The trilogy of one-act plays by Václav Havel, Audience, Vernisáž [Unveiling] and Protest (the first two written in 1975 and the third in 1978), are often known as the Vaněk plays (“vaňkovky” in Czech) because they are connected through the character Ferdinand Vaněk, whose biography closely resembles the author’s: a former playwright prohibited from publicly staging his plays and resigned to working in a brewery. Havel initially wrote Audience and Unveiling to amuse his friends, but they were among his most successful both domestically and internationally. While the character of Vaněk links the trilogy into one series, Protest emerged from a radically different political reality in Czechoslovakia, with a dramatic increase of dissident activity in the later 1970s, in which Havel played a central role. The tension between the public dissident Vaněk and private citizens under Communism, who wrestle with the ethics of their participation in the state structure they abhor, is one of the trilogy’s central themes.

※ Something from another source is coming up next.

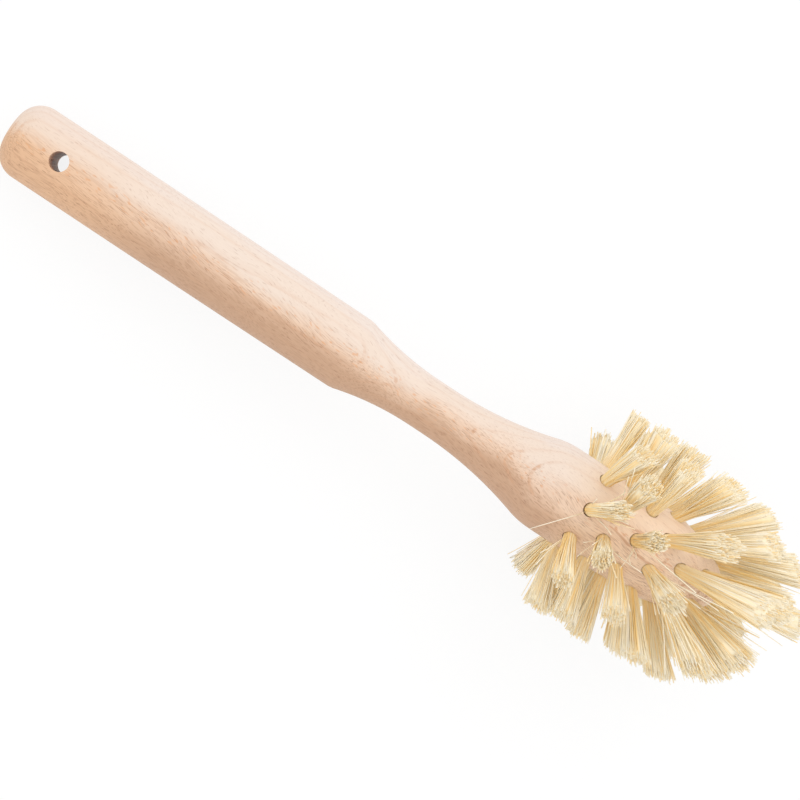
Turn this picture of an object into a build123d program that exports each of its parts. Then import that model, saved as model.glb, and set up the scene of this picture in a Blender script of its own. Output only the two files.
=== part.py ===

Although the Vaněk plays explore the repressive period of the 1970s in which many artists shared a sense of disillusionment and defeatism, the interpretation of Havel’s work as purely political neglects his contribution to the movement of the Theatre of the Absurd. Havel began his career in the theatre as a stagehand for Divadlo ABC [Theatre ABC] and later in various roles for Divadlo Na zábradlí [Theatre on the Balustrade]. In the following years, Havel wrote several successful plays, including the 1963 Zahradní slavnost [The Garden Party] and the 1965 Vyrozumění [The Memorandum]. His formal experimentation and his meditations on existentialism aligned him with his Western contemporaries such as Eugène Ionesco and Samuel Beckett. The relative liberalism of this period of de-Stalinization in the Czechoslovak Socialist Republic (ČSSR) afforded Havel the liberty of staging these plays at the Theatre on the Balustrade. However, the Prague Spring, during which Alexander Dubček initiated a period of reform and liberalization, prompted the brutal retaliation of the Soviet Union with the Warsaw Pact Invasion on August 21, 1968.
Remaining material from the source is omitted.